● **GIVEN EXERCISE**: All material below is to be reproduced exactly.

● **DATASET RECORDS**:
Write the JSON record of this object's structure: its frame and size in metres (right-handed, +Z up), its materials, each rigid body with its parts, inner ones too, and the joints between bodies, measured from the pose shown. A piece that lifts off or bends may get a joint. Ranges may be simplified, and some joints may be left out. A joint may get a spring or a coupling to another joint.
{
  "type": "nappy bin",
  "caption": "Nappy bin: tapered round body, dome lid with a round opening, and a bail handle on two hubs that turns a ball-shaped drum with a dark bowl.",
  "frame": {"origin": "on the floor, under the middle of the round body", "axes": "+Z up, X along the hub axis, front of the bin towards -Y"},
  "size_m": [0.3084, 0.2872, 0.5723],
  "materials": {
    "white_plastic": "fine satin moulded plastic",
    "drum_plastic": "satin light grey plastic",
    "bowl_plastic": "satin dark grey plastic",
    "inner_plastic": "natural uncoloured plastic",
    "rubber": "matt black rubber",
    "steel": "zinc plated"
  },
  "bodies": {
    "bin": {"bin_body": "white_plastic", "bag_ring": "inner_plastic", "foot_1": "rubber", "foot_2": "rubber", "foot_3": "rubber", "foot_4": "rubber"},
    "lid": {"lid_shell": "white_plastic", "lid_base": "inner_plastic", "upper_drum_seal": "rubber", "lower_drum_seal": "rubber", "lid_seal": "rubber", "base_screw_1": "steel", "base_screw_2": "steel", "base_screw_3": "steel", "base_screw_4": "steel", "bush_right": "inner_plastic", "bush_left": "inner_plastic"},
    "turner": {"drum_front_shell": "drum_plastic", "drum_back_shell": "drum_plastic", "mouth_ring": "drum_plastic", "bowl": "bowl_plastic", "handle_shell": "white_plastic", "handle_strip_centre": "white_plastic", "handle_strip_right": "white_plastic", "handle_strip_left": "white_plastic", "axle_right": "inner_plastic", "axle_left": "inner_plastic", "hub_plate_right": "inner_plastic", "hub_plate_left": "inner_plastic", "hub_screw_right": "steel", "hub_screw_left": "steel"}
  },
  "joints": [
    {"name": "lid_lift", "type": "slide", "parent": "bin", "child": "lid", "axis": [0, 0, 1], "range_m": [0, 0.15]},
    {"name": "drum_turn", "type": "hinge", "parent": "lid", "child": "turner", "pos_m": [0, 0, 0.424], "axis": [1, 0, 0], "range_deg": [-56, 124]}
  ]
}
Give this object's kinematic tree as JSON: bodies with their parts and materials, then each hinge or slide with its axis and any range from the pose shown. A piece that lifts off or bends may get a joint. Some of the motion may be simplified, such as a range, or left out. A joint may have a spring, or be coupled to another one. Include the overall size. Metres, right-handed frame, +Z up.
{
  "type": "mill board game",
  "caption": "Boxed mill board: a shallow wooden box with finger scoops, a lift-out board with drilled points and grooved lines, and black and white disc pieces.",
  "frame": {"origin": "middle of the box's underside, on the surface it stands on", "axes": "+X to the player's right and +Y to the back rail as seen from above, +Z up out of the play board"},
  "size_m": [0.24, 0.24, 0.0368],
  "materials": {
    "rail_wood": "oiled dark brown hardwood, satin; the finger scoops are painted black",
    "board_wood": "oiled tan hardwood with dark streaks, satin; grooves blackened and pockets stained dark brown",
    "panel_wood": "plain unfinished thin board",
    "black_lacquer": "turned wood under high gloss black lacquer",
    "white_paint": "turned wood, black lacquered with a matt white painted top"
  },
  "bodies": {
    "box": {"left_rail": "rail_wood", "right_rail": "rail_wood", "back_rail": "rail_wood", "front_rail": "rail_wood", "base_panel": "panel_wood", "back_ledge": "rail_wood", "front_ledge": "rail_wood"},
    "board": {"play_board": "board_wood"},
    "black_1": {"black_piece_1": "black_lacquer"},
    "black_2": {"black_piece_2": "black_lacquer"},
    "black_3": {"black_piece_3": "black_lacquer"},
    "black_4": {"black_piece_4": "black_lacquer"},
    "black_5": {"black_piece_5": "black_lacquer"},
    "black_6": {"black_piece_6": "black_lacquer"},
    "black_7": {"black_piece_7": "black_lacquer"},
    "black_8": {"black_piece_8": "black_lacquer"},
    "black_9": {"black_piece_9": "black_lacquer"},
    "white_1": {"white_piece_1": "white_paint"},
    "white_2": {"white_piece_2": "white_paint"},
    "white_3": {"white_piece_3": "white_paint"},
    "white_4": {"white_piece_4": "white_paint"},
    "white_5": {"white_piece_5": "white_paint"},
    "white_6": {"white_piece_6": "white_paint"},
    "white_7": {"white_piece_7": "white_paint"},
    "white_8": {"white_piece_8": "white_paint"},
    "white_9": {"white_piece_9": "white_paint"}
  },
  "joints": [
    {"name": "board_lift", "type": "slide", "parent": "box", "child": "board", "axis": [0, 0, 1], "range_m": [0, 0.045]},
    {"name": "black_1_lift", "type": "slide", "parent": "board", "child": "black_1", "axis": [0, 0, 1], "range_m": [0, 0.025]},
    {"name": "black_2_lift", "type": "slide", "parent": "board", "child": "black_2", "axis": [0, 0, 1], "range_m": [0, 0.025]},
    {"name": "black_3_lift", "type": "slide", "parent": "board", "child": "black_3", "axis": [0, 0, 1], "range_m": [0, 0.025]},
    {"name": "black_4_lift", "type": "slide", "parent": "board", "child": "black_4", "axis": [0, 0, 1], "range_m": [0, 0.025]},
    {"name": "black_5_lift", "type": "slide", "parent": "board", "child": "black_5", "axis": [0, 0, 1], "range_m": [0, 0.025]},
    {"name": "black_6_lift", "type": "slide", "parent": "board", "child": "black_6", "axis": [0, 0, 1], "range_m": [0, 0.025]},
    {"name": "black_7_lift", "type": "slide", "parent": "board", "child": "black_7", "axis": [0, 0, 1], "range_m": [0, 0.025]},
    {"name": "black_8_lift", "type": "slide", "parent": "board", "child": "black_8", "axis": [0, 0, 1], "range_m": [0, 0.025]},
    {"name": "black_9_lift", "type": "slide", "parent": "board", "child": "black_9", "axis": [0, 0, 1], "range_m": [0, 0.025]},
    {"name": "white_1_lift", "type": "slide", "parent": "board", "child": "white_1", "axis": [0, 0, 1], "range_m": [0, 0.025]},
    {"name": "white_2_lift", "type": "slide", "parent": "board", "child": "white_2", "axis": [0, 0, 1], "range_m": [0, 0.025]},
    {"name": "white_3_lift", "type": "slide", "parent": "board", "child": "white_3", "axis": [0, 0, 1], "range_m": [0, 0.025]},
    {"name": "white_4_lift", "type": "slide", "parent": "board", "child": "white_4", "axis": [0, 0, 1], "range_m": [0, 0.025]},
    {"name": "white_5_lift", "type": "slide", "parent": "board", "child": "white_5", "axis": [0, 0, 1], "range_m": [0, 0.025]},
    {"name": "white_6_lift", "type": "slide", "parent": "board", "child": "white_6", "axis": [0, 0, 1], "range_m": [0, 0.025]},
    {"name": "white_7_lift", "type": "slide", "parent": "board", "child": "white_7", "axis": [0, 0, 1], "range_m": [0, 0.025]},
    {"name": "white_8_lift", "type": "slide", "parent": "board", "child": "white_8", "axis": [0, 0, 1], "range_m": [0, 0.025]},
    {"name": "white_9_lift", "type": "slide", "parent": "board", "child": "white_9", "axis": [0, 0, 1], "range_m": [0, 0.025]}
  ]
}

● **OUTPUT**:
Write the JSON record of this object's structure: its frame and size in metres (right-handed, +Z up), its materials, each rigid body with its parts, inner ones too, and the joints between bodies, measured from the pose shown. A piece that lifts off or bends may get a joint. Ranges may be simplified, and some joints may be left out. A joint may get a spring or a coupling to another joint.
{
  "type": "nappy bin",
  "caption": "Nappy bin: tapered round body, dome lid with a round opening, and a bail handle on two hubs that turns a ball-shaped drum with a dark bowl.",
  "frame": {"origin": "on the floor, under the middle of the round body", "axes": "+Z up, X along the hub axis, front of the bin towards -Y"},
  "size_m": [0.3084, 0.2872, 0.5723],
  "materials": {
    "white_plastic": "fine satin moulded plastic",
    "drum_plastic": "satin light grey plastic",
    "bowl_plastic": "satin dark grey plastic",
    "inner_plastic": "natural uncoloured plastic",
    "rubber": "matt black rubber",
    "steel": "zinc plated"
  },
  "bodies": {
    "bin": {"bin_body": "white_plastic", "bag_ring": "inner_plastic", "foot_1": "rubber", "foot_2": "rubber", "foot_3": "rubber", "foot_4": "rubber"},
    "lid": {"lid_shell": "white_plastic", "lid_base": "inner_plastic", "upper_drum_seal": "rubber", "lower_drum_seal": "rubber", "lid_seal": "rubber", "base_screw_1": "steel", "base_screw_2": "steel", "base_screw_3": "steel", "base_screw_4": "steel", "bush_right": "inner_plastic", "bush_left": "inner_plastic"},
    "turner": {"drum_front_shell": "drum_plastic", "drum_back_shell": "drum_plastic", "mouth_ring": "drum_plastic", "bowl": "bowl_plastic", "handle_shell": "white_plastic", "handle_strip_centre": "white_plastic", "handle_strip_right": "white_plastic", "handle_strip_left": "white_plastic", "axle_right": "inner_plastic", "axle_left": "inner_plastic", "hub_plate_right": "inner_plastic", "hub_plate_left": "inner_plastic", "hub_screw_right": "steel", "hub_screw_left": "steel"}
  },
  "joints": [
    {"name": "lid_lift", "type": "slide", "parent": "bin", "child": "lid", "axis": [0, 0, 1], "range_m": [0, 0.15]},
    {"name": "drum_turn", "type": "hinge", "parent": "lid", "child": "turner", "pos_m": [0, 0, 0.424], "axis": [1, 0, 0], "range_deg": [-56, 124]}
  ]
}
Give this object's kinematic tree as JSON: bodies with their parts and materials, then each hinge or slide with its axis and any range from the pose shown. A piece that lifts off or bends may get a joint. Some of the motion may be simplified, such as a range, or left out. A joint may have a spring, or be coupled to another one. Include the overall size. Metres, right-handed frame, +Z up.
{
  "type": "mill board game",
  "caption": "Boxed mill board: a shallow wooden box with finger scoops, a lift-out board with drilled points and grooved lines, and black and white disc pieces.",
  "frame": {"origin": "middle of the box's underside, on the surface it stands on", "axes": "+X to the player's right and +Y to the back rail as seen from above, +Z up out of the play board"},
  "size_m": [0.24, 0.24, 0.0368],
  "materials": {
    "rail_wood": "oiled dark brown hardwood, satin; the finger scoops are painted black",
    "board_wood": "oiled tan hardwood with dark streaks, satin; grooves blackened and pockets stained dark brown",
    "panel_wood": "plain unfinished thin board",
    "black_lacquer": "turned wood under high gloss black lacquer",
    "white_paint": "turned wood, black lacquered with a matt white painted top"
  },
  "bodies": {
    "box": {"left_rail": "rail_wood", "right_rail": "rail_wood", "back_rail": "rail_wood", "front_rail": "rail_wood", "base_panel": "panel_wood", "back_ledge": "rail_wood", "front_ledge": "rail_wood"},
    "board": {"play_board": "board_wood"},
    "black_1": {"black_piece_1": "black_lacquer"},
    "black_2": {"black_piece_2": "black_lacquer"},
    "black_3": {"black_piece_3": "black_lacquer"},
    "black_4": {"black_piece_4": "black_lacquer"},
    "black_5": {"black_piece_5": "black_lacquer"},
    "black_6": {"black_piece_6": "black_lacquer"},
    "black_7": {"black_piece_7": "black_lacquer"},
    "black_8": {"black_piece_8": "black_lacquer"},
    "black_9": {"black_piece_9": "black_lacquer"},
    "white_1": {"white_piece_1": "white_paint"},
    "white_2": {"white_piece_2": "white_paint"},
    "white_3": {"white_piece_3": "white_paint"},
    "white_4": {"white_piece_4": "white_paint"},
    "white_5": {"white_piece_5": "white_paint"},
    "white_6": {"white_piece_6": "white_paint"},
    "white_7": {"white_piece_7": "white_paint"},
    "white_8": {"white_piece_8": "white_paint"},
    "white_9": {"white_piece_9": "white_paint"}
  },
  "joints": [
    {"name": "board_lift", "type": "slide", "parent": "box", "child": "board", "axis": [0, 0, 1], "range_m": [0, 0.045]},
    {"name": "black_1_lift", "type": "slide", "parent": "board", "child": "black_1", "axis": [0, 0, 1], "range_m": [0, 0.025]},
    {"name": "black_2_lift", "type": "slide", "parent": "board", "child": "black_2", "axis": [0, 0, 1], "range_m": [0, 0.025]},
    {"name": "black_3_lift", "type": "slide", "parent": "board", "child": "black_3", "axis": [0, 0, 1], "range_m": [0, 0.025]},
    {"name": "black_4_lift", "type": "slide", "parent": "board", "child": "black_4", "axis": [0, 0, 1], "range_m": [0, 0.025]},
    {"name": "black_5_lift", "type": "slide", "parent": "board", "child": "black_5", "axis": [0, 0, 1], "range_m": [0, 0.025]},
    {"name": "black_6_lift", "type": "slide", "parent": "board", "child": "black_6", "axis": [0, 0, 1], "range_m": [0, 0.025]},
    {"name": "black_7_lift", "type": "slide", "parent": "board", "child": "black_7", "axis": [0, 0, 1], "range_m": [0, 0.025]},
    {"name": "black_8_lift", "type": "slide", "parent": "board", "child": "black_8", "axis": [0, 0, 1], "range_m": [0, 0.025]},
    {"name": "black_9_lift", "type": "slide", "parent": "board", "child": "black_9", "axis": [0, 0, 1], "range_m": [0, 0.025]},
    {"name": "white_1_lift", "type": "slide", "parent": "board", "child": "white_1", "axis": [0, 0, 1], "range_m": [0, 0.025]},
    {"name": "white_2_lift", "type": "slide", "parent": "board", "child": "white_2", "axis": [0, 0, 1], "range_m": [0, 0.025]},
    {"name": "white_3_lift", "type": "slide", "parent": "board", "child": "white_3", "axis": [0, 0, 1], "range_m": [0, 0.025]},
    {"name": "white_4_lift", "type": "slide", "parent": "board", "child": "white_4", "axis": [0, 0, 1], "range_m": [0, 0.025]},
    {"name": "white_5_lift", "type": "slide", "parent": "board", "child": "white_5", "axis": [0, 0, 1], "range_m": [0, 0.025]},
    {"name": "white_6_lift", "type": "slide", "parent": "board", "child": "white_6", "axis": [0, 0, 1], "range_m": [0, 0.025]},
    {"name": "white_7_lift", "type": "slide", "parent": "board", "child": "white_7", "axis": [0, 0, 1], "range_m": [0, 0.025]},
    {"name": "white_8_lift", "type": "slide", "parent": "board", "child": "white_8", "axis": [0, 0, 1], "range_m": [0, 0.025]},
    {"name": "white_9_lift", "type": "slide", "parent": "board", "child": "white_9", "axis": [0, 0, 1], "range_m": [0, 0.025]}
  ]
}